Les différentes sources

[modifier | modifier le code]

Alishar (XIXe siècle av. J.-C.)

[modifier | modifier le code]

La plus ancienne mention du terme habiru a été trouvée dans une lettre découverte à Alişar en Anatolie. Elle date de la période paléo-assyrienne, à l'époque des comptoirs assyriens (XIXe siècle av. J.-C.). Elle mentionne les hommes habiru (« awili habiri ») du palais de Shalahshuwa qui sont en prison. Elle traite des modalités de paiement d'une éventuelle rançon. La lettre est adressée par un certain Enna-Aššur à Nabi-Enlil. Enna-Aššur cherche à savoir si « la princesse » est prête à libérer les hommes. Il demande à Nabi-Enlil de payer la rançon dans le cas où de l'argent serait exigé pour les libérer. Il lui précise de ne pas hésiter à payer la somme demandée et qu'il lui enverra l'argent. Ces hommes habiru ont visiblement un statut social élevé puisqu'ils sont rattaché à un palais assyrien et qu'ils ont la capacité de payer n'importe quelle rançon. Il peut s'agir de soldats au service du palais[16],[17].

Période paléo-babylonienne (XIXe – XVIIe siècle av. J.-C.)

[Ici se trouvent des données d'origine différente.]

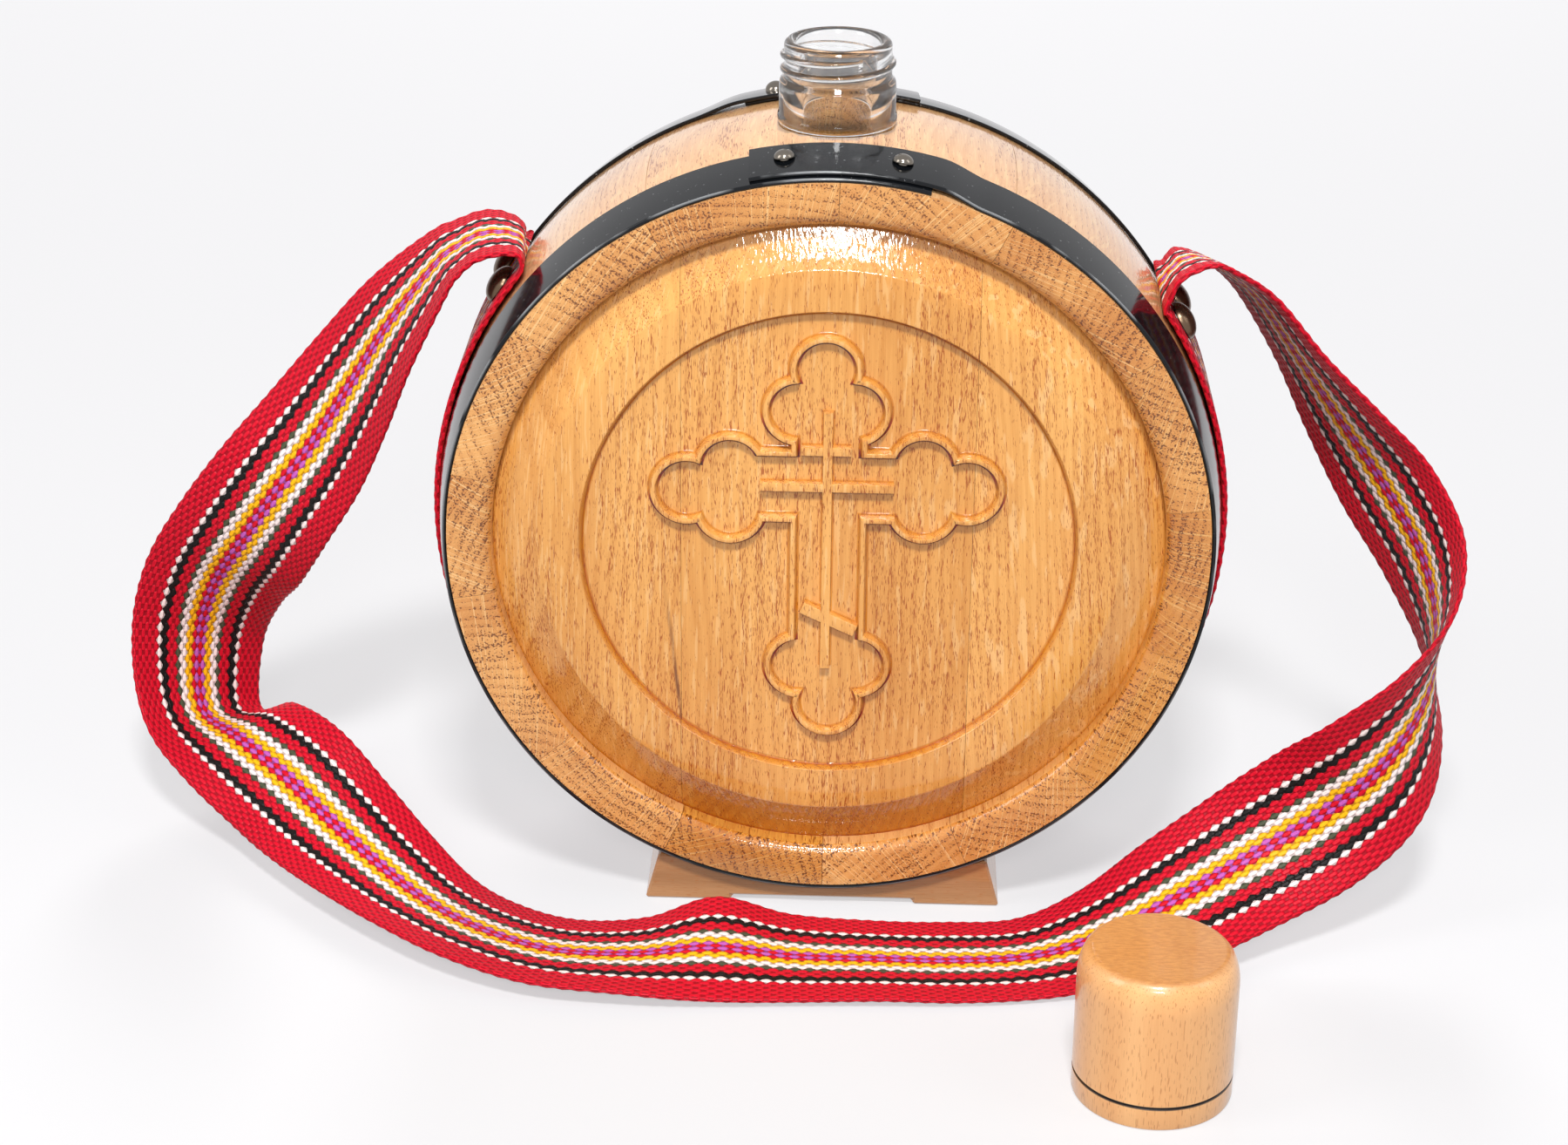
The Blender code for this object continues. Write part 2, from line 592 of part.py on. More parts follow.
def make_strap_band(group, axis, mat, nail_holes):
    """The strap's part that lies round the barrel, from one fold under the barrel to the other."""
    sweep = FULL_TURN - STRAP_LEFT_FOLD - STRAP_RIGHT_FOLD
    rows = []
    for index in range(BAND_STEPS + 1):
        angle = turn_angle(STRAP_RIGHT_FOLD + sweep * index / BAND_STEPS)
        across = BAND_MIDDLE_RADIUS * math.cos(angle)
        up = BAND_MIDDLE_RADIUS * math.sin(angle)
        rows.append([(across, up, STRAP_WIDTH / 2), (across, up, -STRAP_WIDTH / 2)])
    band = thicken(add_object("strap_band", grid_mesh("strap_band", rows), group, axis, mat), STRAP_THICKNESS)
    for _, hole in nail_holes:
        boolean(band, hole, 'DIFFERENCE')


def fold_stations(clockwise):
    """Where the free strap leaves its band at a fold, and a first station along the band's line."""
    angle = clockwise - math.copysign(FIT / BAND_MIDDLE_RADIUS, clockwise)
    start = Vector((BAND_MIDDLE_RADIUS * math.sin(angle), 0, AXIS_HEIGHT + BAND_MIDDLE_RADIUS * math.cos(angle)))
    towards_top = -math.copysign(STRAP_FOLD_LEAD, clockwise)
    return [start, start + Vector((towards_top * math.cos(angle), 0, -towards_top * math.sin(angle)))]


def smooth_point(before, start, end, after, share):
    """A point on the smooth curve between two stations, from the station on each side of them."""
    first = (end - before) / 2
    last = (after - start) / 2
    square = share * share
    cube = square * share
    return (start * (2 * cube - 3 * square + 1) + first * (cube - 2 * square + share)
            + end * (3 * square - 2 * cube) + last * (cube - square))


def strap_stations():
    """Centre and direction across the free strap at each station of its route."""
    floor = STRAP_FLOOR_GAP + STRAP_THICKNESS / 2
    centres = fold_stations(-STRAP_LEFT_FOLD)
    acrosses = [Vector((0, 1, 0)), Vector((0, 1, 0))]
    for right, back, up, *direction in STRAP_ROUTE_SHARES:
        height = floor + (FOLD_HEIGHT - floor) * up
        centres.append(Vector((right * BILGE_RADIUS, back * BILGE_RADIUS, height)))
        acrosses.append(Vector(direction).normalized())
    centres += reversed(fold_stations(STRAP_RIGHT_FOLD))
    acrosses += [Vector((0, 1, 0)), Vector((0, 1, 0))]
    return centres, acrosses


def make_strap_loop(group, root, mat):
    """The free strap as a ribbon lofted along its route."""
    centres, acrosses = strap_stations()
    last = len(centres) - 1
    rows = []
    for index in range(last):
        near = (max(index - 1, 0), index, index + 1, min(index + 2, last))
        for step in range(ROUTE_STEPS):
            share = step / ROUTE_STEPS
            centre = smooth_point(*[centres[station] for station in near], share)
            across = smooth_point(*[acrosses[station] for station in near], share).normalized()
            rows.append([centre - across * STRAP_WIDTH / 2, centre + across * STRAP_WIDTH / 2])
    rows.append([centres[last] - acrosses[last] * STRAP_WIDTH / 2,
                 centres[last] + acrosses[last] * STRAP_WIDTH / 2])
    thicken(add_object("strap_loop", grid_mesh("strap_loop", rows), group, root, mat), STRAP_THICKNESS)


def nail_places():
    """Name, clockwise angle and axial place of each nail."""
    places = []
    for side, clockwise in (("left", -NAIL_LEFT_ANGLE), ("right", NAIL_RIGHT_ANGLE)):
        places.append((f"strap_nail_{side}_front", clockwise, NAIL_SPACING / 2))
        places.append((f"strap_nail_{side}_back", clockwise, -NAIL_SPACING / 2))
    return places


def make_nail_holes(cutters, axis):
    """Cutters for the nails' holes through the strap and into the staves."""
    holes = []
    for name, clockwise, axial in nail_places():
        mesh = hole_mesh(name + "_hole", NAIL_SHANK_DIAMETER + 2 * FIT, NAIL_SHANK_LENGTH + FIT)
        hole = as_cutter(add_object(name + "_hole", mesh, cutters, axis))
        stand_on_barrel(hole, clockwise, axial, BAND_OUTER_RADIUS + FIT, 0)
        holes.append((clockwise, hole))
    return holes


def make_nails(group, axis, mat):
    """The four nails, their heads seated on the strap."""
    for name, clockwise, axial in nail_places():
        mesh = dome_mesh(name, NAIL_DIAMETER, NAIL_HEIGHT, NAIL_SHANK_DIAMETER, NAIL_SHANK_LENGTH)
        nail = turn(add_object(name, mesh, group, axis, mat), DOME_STEPS)
        stand_on_barrel(nail, clockwise, axial, BAND_OUTER_RADIUS + FIT, 0)


def make_cap(group, root, mats):
    """The cap: wooden shell, plastic insert and liner, all on the cap's own axis."""
    right, back = CAP_PLACE_SHARES
    cap_axis = add_empty("cap_axis", group, root, (BILGE_RADIUS * right, BILGE_RADIUS * back, 0))
    radius = CAP_DIAMETER / 2
    top = CAP_TOP_DIAMETER / 2
    shoulder = [(top + (radius - top) * across, CAP_HEIGHT - CAP_SHOULDER_HEIGHT * down)
                for across, down in CAP_SHOULDER_SHARES]
    groove = [(radius, CAP_GROOVE_HEIGHT + CAP_GROOVE_WIDTH / 2), (radius - CAP_GROOVE_DEPTH, CAP_GROOVE_HEIGHT),
              (radius, CAP_GROOVE_HEIGHT - CAP_GROOVE_WIDTH / 2)]
    insert_radius = INSERT_BORE_DIAMETER / 2 + INSERT_WALL
    insert_top = INSERT_DEPTH + INSERT_WALL
    bottom = [(radius, CAP_EDGE_ROUND), (radius - CAP_EDGE_ROUND, 0), (insert_radius + FIT, 0),
              (insert_radius + FIT, insert_top + FIT), (0, insert_top + FIT)]
    shell = turned_mesh("cap_shell", [(0, CAP_HEIGHT)] + shoulder + groove + bottom)
    turn(add_object("cap_shell", shell, group, cap_axis, mats["beech_cap"]), CAP_STEPS)
    bore = INSERT_BORE_DIAMETER / 2
    cup = [(0, insert_top), (insert_radius, insert_top), (insert_radius, INSERT_SET_BACK),
           (bore, INSERT_SET_BACK), (bore, INSERT_DEPTH), (0, INSERT_DEPTH)]
    insert = turned_mesh("cap_insert", cup)
    turn(add_object("cap_insert", insert, group, cap_axis, mats["cap_plastic"]), CAP_STEPS)
    disc_top = INSERT_DEPTH - FIT
    disc = [(0, disc_top), (LINER_DIAMETER / 2, disc_top), (LINER_DIAMETER / 2, disc_top - LINER_THICKNESS),
            (0, disc_top - LINER_THICKNESS)]
    liner = turned_mesh("cap_liner", disc)
    turn(add_object("cap_liner", liner, group, cap_axis, mats["cap_liner_foam"]), CAP_STEPS)


def centre_on_floor(group, root):
    """Move the root so that the origin is at the middle of the whole flask's floor box."""
    bpy.context.view_layer.update()
    graph = bpy.context.evaluated_depsgraph_get()
    corners = []
    for obj in group.objects:
        if obj.type == 'MESH':
            shape = obj.evaluated_get(graph)
            corners += [shape.matrix_world @ vert.co for vert in shape.data.vertices]
    lows = [min(corner[axis] for corner in corners) for axis in range(3)]
    highs = [max(corner[axis] for corner in corners) for axis in range(3)]
    root.location = (-(lows[0] + highs[0]) / 2, -(lows[1] + highs[1]) / 2, -lows[2])
    bpy.context.view_layer.update()


def main():
    """Build the flask."""
    clear_scene()
    group = make_collection("wooden_flask")
    cutters = make_collection("cutters")
    mats = make_materials()
    root = add_empty("flask_root", group)
    axis = add_empty("barrel_axis", group, root, (0, 0, AXIS_HEIGHT), (math.radians(90), 0, 0))
    nail_holes = make_nail_holes(cutters, axis)
    make_staves(group, axis, mats["oak_stave"], make_neck_hole(cutters, root), nail_holes)
    make_head("front", (0, 0, 0), CARVED_FIELD_DEPTH, group, cutters, axis, mats["oak_head"])
    make_head("back", (math.radians(180), 0, 0), 0, group, cutters, axis, mats["oak_head"])
    make_hoop("front", 1, group, cutters, axis, mats)
    make_hoop("back", -1, group, cutters, axis, mats)
    make_bottle(group, cutters, root, axis, mats["bottle_glass"])
    make_foot(group, cutters, root, axis, mats["beech_foot"])
    make_strap_band(group, axis, mats["woven_strap"], nail_holes)
    make_strap_loop(group, root, mats["woven_strap"])
    make_nails(group, axis, mats["bronze_nail"])
    make_cap(group, root, mats)
    centre_on_floor(group, root)


main()
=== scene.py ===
"""Looks of the wooden flask: a coopered barrel round a glass bottle, a woven strap and a turned cap."""
import math

import bmesh
import bpy
import numpy as np
from mathutils import Matrix, Vector


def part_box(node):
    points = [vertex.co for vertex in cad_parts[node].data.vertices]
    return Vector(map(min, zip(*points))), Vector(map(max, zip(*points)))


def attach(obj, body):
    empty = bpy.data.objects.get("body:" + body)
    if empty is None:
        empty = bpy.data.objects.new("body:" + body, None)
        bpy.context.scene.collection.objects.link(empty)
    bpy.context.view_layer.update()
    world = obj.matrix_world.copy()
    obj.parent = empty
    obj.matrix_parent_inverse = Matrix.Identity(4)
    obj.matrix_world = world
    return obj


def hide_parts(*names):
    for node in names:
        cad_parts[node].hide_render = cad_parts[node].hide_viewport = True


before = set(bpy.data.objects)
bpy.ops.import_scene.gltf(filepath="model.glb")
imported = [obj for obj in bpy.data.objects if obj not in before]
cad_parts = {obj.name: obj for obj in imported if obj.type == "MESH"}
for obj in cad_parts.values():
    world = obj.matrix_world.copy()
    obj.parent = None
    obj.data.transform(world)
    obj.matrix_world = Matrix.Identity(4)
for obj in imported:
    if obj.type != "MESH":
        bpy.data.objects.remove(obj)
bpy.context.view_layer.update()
scene = bpy.context.scene

# Camera. It stands where the photograph was taken: in front, above the barrel and tilted down at it, with
# a long lens. Distances are from the middle of the barrel's front plane on the table.
head_low, head_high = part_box("front_head_middle")
barrel_x = (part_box("front_head_left")[0].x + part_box("front_head_right")[1].x) / 2
axis_z = (head_low.z + head_high.z) / 2
front_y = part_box("stave_07")[0].y
barrel_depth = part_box("stave_07")[1].y - front_y
middle_y = front_y + barrel_depth / 2
at_barrel = (barrel_x, middle_y, axis_z)

aside, in_front, above_table = 0.01094, 0.7619, 0.44329
lens_length, sensor_width, nearest_seen = 74.46, 36, 0.01
yaw, pitch, roll = math.radians(-1.659), math.radians(-24.299), math.radians(0.629)
look = Vector((math.sin(yaw) * math.cos(pitch), math.cos(yaw) * math.cos(pitch), math.sin(pitch)))
level = Vector((math.cos(yaw), -math.sin(yaw), 0))
upward = level.cross(look)
camera_right = math.cos(roll) * level + math.sin(roll) * upward
camera_up = math.cos(roll) * upward - math.sin(roll) * level
camera = bpy.data.objects.new("camera", bpy.data.cameras.new("camera"))
camera.data.sensor_width = sensor_width
camera.data.lens = lens_length
camera.data.clip_start = nearest_seen
turn = Matrix((camera_right, camera_up, -look)).transposed()
place = Vector((barrel_x + aside, front_y - in_front, above_table))
camera.matrix_world = Matrix.Translation(place) @ turn.to_4x4()
scene.collection.objects.link(camera)
scene.camera = camera
scene.view_settings.view_transform = 'Standard'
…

[modifier | modifier le code]

Des hapiru sont mentionnés à Larsa, dans le sud de la Mésopotamie, sous le règne de Rim-Sin, contemporain de Hammurabi de Babylone. L'administration du temple de Shamash fournit un équipement à des soldats habiri. Des officiers se voient dotés de vêtements prélevés sur les avoirs du temple[18]. Sept textes administratifs du règne de Warad-Sîn, frère et prédécesseur de Rim-Sin, mentionnent aussi les SA.GAZ. Ces hommes reçoivent du petit bétail[19]. Les hapiru n'apparaissent plus par la suite en basse Mésopotamie[20].

Des hapirum sont mentionnés à la même époque en Haute Mésopotamie et en Syrie. Ils apparaissent fréquemment dans les archives de Mari, datées des années 1810-1760 av. J.-C. Sous le règne de Zimri-Lim, des hapirum organisent des attaques et des pillages dans la région de Harran[21]. Une lettre indique que deux cents soldats hapirum ont apporté leur aide à un ennemi de Zimri-Lim. Pour Mary P. Gray, les hapirum semblent appartenir ici à la population locale[22]. Selon J.-M. Durand qui a proposé une autre approche du dossier, il s'agit là comme souvent de « trublions, le plus souvent associés à de mauvais coups ». Selon lui le terme, à lire hapirum, serait lié à la racine sémitique ʿPR qui signifie « partir de chez soi » et désigne dans ce contexte un exilé politique, qui revêt cette condition dans le contexte de luttes pour le pouvoir, qui sont nombreuses dans cette période agitée sur le plan politique en Haute Mésopotamie[23],[24].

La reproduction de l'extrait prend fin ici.